It’s Sunday evening, and you find me sitting in the dark of the junk room listening to a random chill-out Jazz playlist. It feels like Charlie Brown is going to wander past with Snoopy at any moment.

This morning – after scraping myself out of bed – I found myself alone around the house for the first couple of hours, so after picking up after everybody else, I found time for a coffee and a few minutes with Shania Twain and Tori Amos on the record player.

Guilty pleasures.

The rest of the day has been spent diving head-long into a pretend aeroplane rabbit hole. It’s not the first time. It won’t be the last. While doing so I completely missed catching up with some wonderful friends who had decided that sitting out on the green outside the houses with a glass of wine was a much more better idea than anything else that came to mind. They weren’t wrong.

Next time, perhaps.

Ok. The Jazz playlist just jumped the shark. I wandered away for a few minutes to make a coffee – and got accosted along the way by a hungry cat – on my return some jazz trio or other was playing the slowest rendition in recorded history of Wichita Lineman armed only with a piano, a cymbal, and a brush. Enough was enough – Glen Campbell is now filling the room with songs about cowboys, rhinestones, and “star-spangled rodeos”.

Glen Campbell always reminds me of my childhood. I’ve written before about visiting the US in the early 1980s – on the tail end of the “golden era” of country music. I guess because of that – because of the records my Uncle played, and the records my parents bought when I was little – I’ve always had a soft spot for it.

Perhaps it explains Shania too – and Taylor to an extent. I bought her first album years before anybody else knew who she was – tipped off by a friend in Oklahoma that I might like a tune she had heard on the radio that week.

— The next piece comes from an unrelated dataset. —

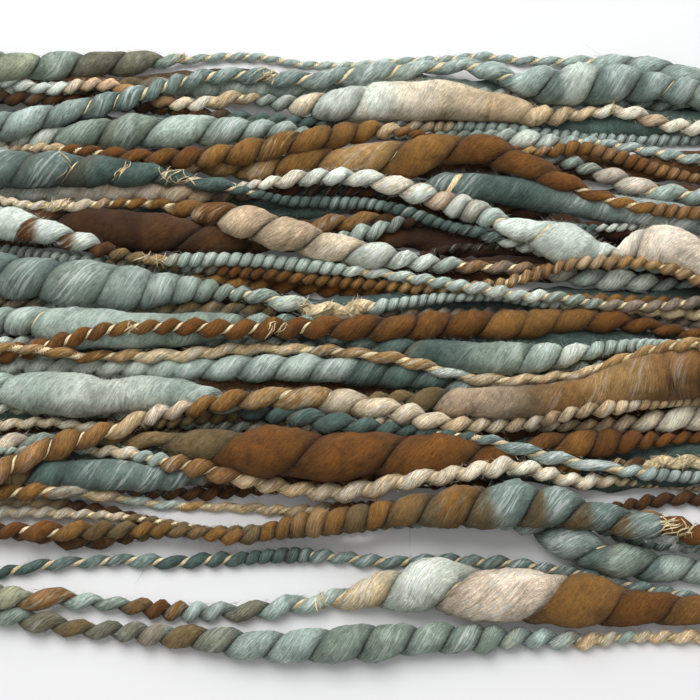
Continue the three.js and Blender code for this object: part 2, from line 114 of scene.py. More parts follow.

# Each strand as the photograph shows it, from the outermost wrap to the innermost, in its pixels.
# layer: place in the pile at the left and at the right, 1 lowest. route: x, y and thickness.
# dyes: x from which each colour runs. creases: x where one lobe of the yarn gives way to the next.
# gold: from x to x, the binder shows. coil: tight turns. fluff: loose, felted wool.
# tufts: frayed binder, with its x, spread and number of fibres. twist: x and how long a turn is.
# edges: from x to x, a band of one dye along the lower edge of the lobes, and its share of a turn; it
# widens where the yarn faces down in the view, so it is partly a lock of that dye and partly painted
# shade on the lower side.
FAR = """
layer 5 5
route 0:66:28 60:67:28 105:65:29 142:62:22 168:60:15 190:60:9 220:57:9 260:57:8 300:65:8 350:66:9 400:62:9
  450:60:9 480:56:9 520:61:9 560:62:11 590:64:18 620:66:24 670:72:24 700:82:22
dyes 0:moss 38:sage 80:loden 160:sage 200:teal 322:pale 378:teal
gold 178:600
tufts 182:8:5
twist 150:1 200:1.3
creases 33 75 118

layer 7 7
route 0:128:30 25:122:28 70:112:22 103:105:24 130:98:20 155:90:16 180:82:16 210:76:16 250:75:16 290:80:17
  330:79:20 375:73:22 420:69:17 460:65:15 490:70:19 520:84:22 535:85:34 560:86:42 590:85:40 620:84:42
  650:86:30 690:93:26
dyes 0:teal 70:slate 300:teal 526:pale 570:aqua 608:teal
gold 80:540 650:700
tufts 264:9:5 272:7:6
edges 500:700:slate:0.38
creases 48 88 117 145 165 183 210 240 270 303 345 393 437 475 507 547 591 635 668

layer 4 4
route 0:78:13 20:85:13 50:90:13 90:84:13 110:85:13 165:103:13 200:105:14 225:99:18 250:98:10 270:102:12
  297:106:20 330:106:30 380:102:40 440:100:42 500:108:27 545:117:18 590:113:11 615:110:12 640:115:15
  660:123:14 690:128:14
dyes 0:mist 65:cream 85:peach 120:copper 165:tan 183:ivory 214:tan 255:slate 285:cream 310:pale 350:mist
  385:ivory 425:cream 475:tan 500:fawn 530:tan 590:ivory 650:peach 672:ivory
gold 205:250 560:640
fluff 365:530
tufts 610:5:5

layer 1 1
route 0:92:12 110:86:14 150:87:20 240:88:22 300:90:20 340:93:16 450:92:12 560:100:14 700:108:14
dyes 0:pale 60:taupe 165:aqua 450:teal
fluff 0:320

layer 1 3
route 0:98:14 60:100:14 110:102:14 145:108:14 200:115:14 300:122:12 430:127:12 480:127:12 520:130:12
  560:136:12 640:140:12 700:141:12
dyes 0:dark 220:deep 330:slate 400:tan 455:teal
gold 430:700
coil 430:700

layer 4 5
route 0:145:16 40:140:20 80:136:30 125:133:36 180:131:36 228:131:26 258:130:22 283:129:18 310:133:8
  400:136:8 480:135:9 505:138:16 532:141:24 560:142:12 600:143:12 640:150:12 665:154:12 700:161:12
dyes 0:pale 50:sage 150:aqua 300:sage 505:pale 550:teal
gold 560:700
creases 57 105 152 207 246 270 294

layer 6 5
route 0:150:8 25:149:8 45:148:10 70:150:12 90:152:13 120:156:16 150:158:18 200:158:20 250:152:24
  290:143:24 325:138:24 365:131:22 395:130:14 415:134:8 480:146:8 530:152:10 552:152:12 575:147:16
  600:152:16 630:161:15 660:171:14 700:180:12
dyes 0:tan 60:rust 200:brown 375:tan 400:rust 518:caramel 545:brown 590:copper 625:rust 650:copper
gold 25:110
coil 560:700

layer 1 4
route 0:165:14 300:160:14 480:150:14 565:160:14 585:168:14 618:180:22 650:192:20 700:197:18
dyes 0:aqua 480:teal 565:sage 605:pink 660:aqua
gold 640:700

layer 3 7
route 0:175:20 100:172:20 160:168:20 200:165:20 225:167:22 260:171:24 300:163:28 345:162:34 400:160:40
  440:150:36 480:148:30 520:164:28 560:180:22 590:194:12 620:203:12 650:209:12 700:214:14
dyes 0:taupe 170:tan 205:caramel 270:brown 325:caramel 400:brown 470:rust 600:brown 650:copper
gold 385:400 575:700
coil 650:700
creases 242 277 322 392 452 503 547 582 612

layer 8 5
route 0:170:38 40:170:38 90:171:32 140:174:25 175:177:14 210:184:17 240:190:10 262:196:9 290:202:12
  330:203:12 365:203:12 390:207:12 410:213:12 425:218:12 440:224:12 460:229:12 480:233:12 520:246:12
  600:262:12 700:272:12
dyes 0:slate 90:deep 240:deep 330:slate 385:deep 505:pale 560:teal
gold 55:80 110:135 160:480
coil 262:480
tufts 67:9:4 122:10:5 165:9:4 178:14:5 190:12:4
creases 22 72 120 160 190 232

layer 4.5 3
route 0:190:20 50:193:22 110:191:22 170:192:20 205:196:16 260:192:14 330:190:14 400:193:14 440:185:22
  480:188:26 515:192:28 560:200:28 600:207:28 650:213:28 690:222:28
dyes 0:mist 60:ivory 110:pink 170:tan 205:mauve 260:umber 420:slate 470:deep 560:teal
gold 425:470
fluff 0:220 430:700

layer 2 9
route 0:190:10 120:190:10 200:188:8 232:187:6 265:184:12 300:178:16 335:176:17 365:178:19 392:185:22
  415:192:22 435:199:22 455:206:24 480:213:26 500:222:20 525:232:26 568:244:42 600:253:22 615:252:12
  640:248:36 665:245:42 690:256:40 700:262:40
dyes 0:taupe 225:ivory 300:mist 365:ivory 400:mist 430:peach 447:mist 462:peach 474:aqua 495:mist 600:mist
  620:shell
gold 262:278 490:505 535:550
fluff 545:598 650:700
creases 277 303 325 348 378 407 432 449 466 484 499 543

layer 2 2
route 0:216:26 60:222:36 100:228:38 150:233:40 200:240:36 240:242:32 290:232:22 330:224:18 370:220:18
  400:216:16 520:212:18 600:230:14 700:245:14
dyes 0:dark 60:umber 100:dark 125:umber 150:dark 185:umber 215:dark 240:umber 265:dark 300:copper 360:dark
  500:umber
fluff 90:140
twist 0:1.5

layer 1 3
route 0:232:10 100:236:10 200:238:10 300:243:12 340:240:14 360:234:18 383:229:16 400:222:12 450:221:9
  520:226:8 590:228:8 620:228:8 655:224:8 700:236:8
dyes 0:umber 320:aqua 395:umber 460:deep 600:pale

layer 7 5
route 0:200:8 30:206:8 70:206:12 110:204:10 137:203:11 160:204:11 183:210:20 212:214:22 245:222:32
  285:234:34 335:249:28 372:255:26 400:259:20 425:263:18 450:265:14 475:267:13 500:268:13 525:268:13
  560:275:16 600:280:22 625:280:24 660:285:16 700:286:14
dyes 0:cream 100:brown 190:rust 228:fawn 300:cream 350:cream 372:pale 437:aqua 458:copper 490:mauve
  520:copper 560:aqua 600:pale 650:aqua
gold 0:180 455:530
tufts 50:8:4 66:12:7
edges 150:228:fawn:0.22
creases 126 146 168 197 228 264 309 354 392 413 434

layer 7 8
route 0:222:34 40:231:24 75:240:22 100:248:16 125:256:13 155:260:10 185:260:14 225:259:14 270:261:15
  310:266:15 345:270:13 375:273:12 400:276:12 460:286:12 490:290:12 520:296:12 560:297:12 600:305:12
  650:307:12 700:302:12
dyes 0:mist 30:mist 65:pale 88:dark 116:taupe 140:caramel 172:aqua 345:pale 400:aqua 470:pale 540:sage
  600:mauve
gold 130:172 345:700
coil 172:345
fluff 0:40
tufts 145:9:6 160:9:6
edges 12:112:rust:0.42
creases 25 64 95 112 127 145

layer 1 10
route 0:250:12 100:262:12 200:268:12 300:278:12 400:287:12 460:290:13 500:285:13 540:273:13 575:263:13
  605:262:13 650:263:13 690:275:13 700:282:13
dyes 0:mist 60:aqua 100:taupe 185:sage 212:rust 290:brown 400:caramel 520:copper 575:tan 605:caramel
gold 500:530 650:700
twist 0:0.7

layer 2 2
route 0:262:10 100:266:12 200:272:14 340:270:14 400:262:10 450:248:8 540:246:8 620:262:8 700:275:8
dyes 0:sage 400:umber 540:sage

layer 3 3
route 0:285:12 100:285:12 200:280:14 240:285:16 290:285:18 330:290:16 370:290:16 400:293:14 450:293:14
  520:298:12 600:300:12 700:303:12
dyes 0:brown 260:rust 400:brown

layer 7 7
route 0:275:46 75:284:48 125:288:46 155:289:36 180:289:28 202:290:24 220:292:18 240:294:15 265:297:16
  290:304:20 320:311:16 350:311:18 380:306:15 410:302:13 440:298:12 470:297:10 500:296:10 540:303:12
  590:305:13 650:311:13 700:314:13
dyes 0:slate 30:sage 80:aqua 190:sage 260:aqua 305:gold 367:aqua 560:sage 620:gold
gold 230:700
coil 380:560
tufts 306:9:8 328:14:9 345:12:8 359:10:8
creases 50 107 146 175 197 216 232 246

layer 2 2
route 0:303:14 60:306:15 120:311:16 200:309:15 280:310:14 400:314:12 550:314:12 700:324:12
dyes 0:mauve 120:taupe 300:mauve
"""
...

I really should get in touch with her – the friend, not Taylor – we haven’t caught up in years. No doubt her adventures will make mine seem small and insignificant – they always have – but whenever we’ve crossed paths over the years it’s like we never stopped talking – like continuing a conversation after wandering into the kitchen to make a coffee.

Talking of old friends, I received an unexpected like on a blog post today. A smile crept across my face. It’s still there now. It reminded me that outside of the self-imposed bubble I inhabit, there is a very big world that has kept turning during all the time I’ve been absent from it.

All it takes is to do nothing for a little while, and weeds grow. Mangrove forests. Before you know it, the avenue through the woods you used to take doesn’t exist any more.

The strange thing? The woods only seem to be there in our mind. Nobody else can see the woods, the pathways, or the laughter and stories we once shared.